Ce film qu’elle porte en elle depuis Hiroshima mon amour s’est imposé à elle dans sa forme actuelle au moment du tournage. « Tout le monde parlait dans ma tête, a-t-elle déclaré au cours d’une interview.1 Tout le monde me parlait d’Elle… Il a fallu couper, reléguer les voix qui arrivaient, les chasser, leur dire de partir, parce que ça aurait été un fatras, une brocante. »

Préparé de longue date à travers des récits et des films auxquelles elle imprimait sa marque très personnelle, India Song représente dans l’œuvre de Marguerite Duras une étape essentielle: ce film marque l’aboutissement de toute une recherche stylistique, recherche qui, loin d’être gratuite, puise son inspiration dans des souvenirs qui ont marqué sa personnalité et qui débouche aujourd’hui sur un cinéma différent, renouvelé.
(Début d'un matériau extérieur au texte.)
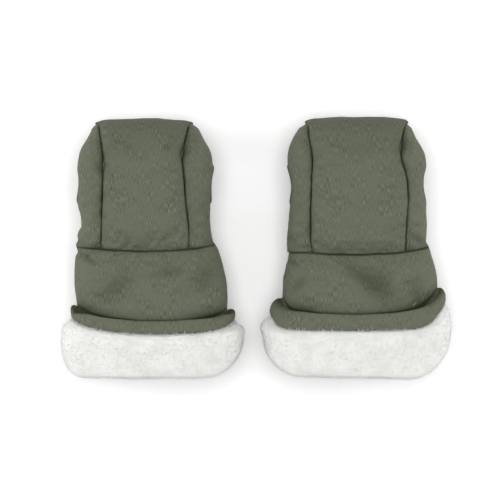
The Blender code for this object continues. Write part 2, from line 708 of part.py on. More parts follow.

On pourrait certes qualifier ce cinéma de féministe dans la mesure où seule probablement une femme pouvait trouver en elle de tels échos, une douleur aussi vive. Seule une femme pouvait proférer de tels cris. Dans un cinéma où la violence gratuite s’étale vulgairement à travers une production complètement dénuée de nécessité, ce premier cri paraît comme un exploit rare. Mais il ne s’agit pas simplement de succomber au charme envoûtant d’India Song: encore faudrait-il assimiler ce cri.

 

1 Entretien avec Marguerite Duras, in Cinéma 75, no 200, juillet-août 1975, pp. 102-116.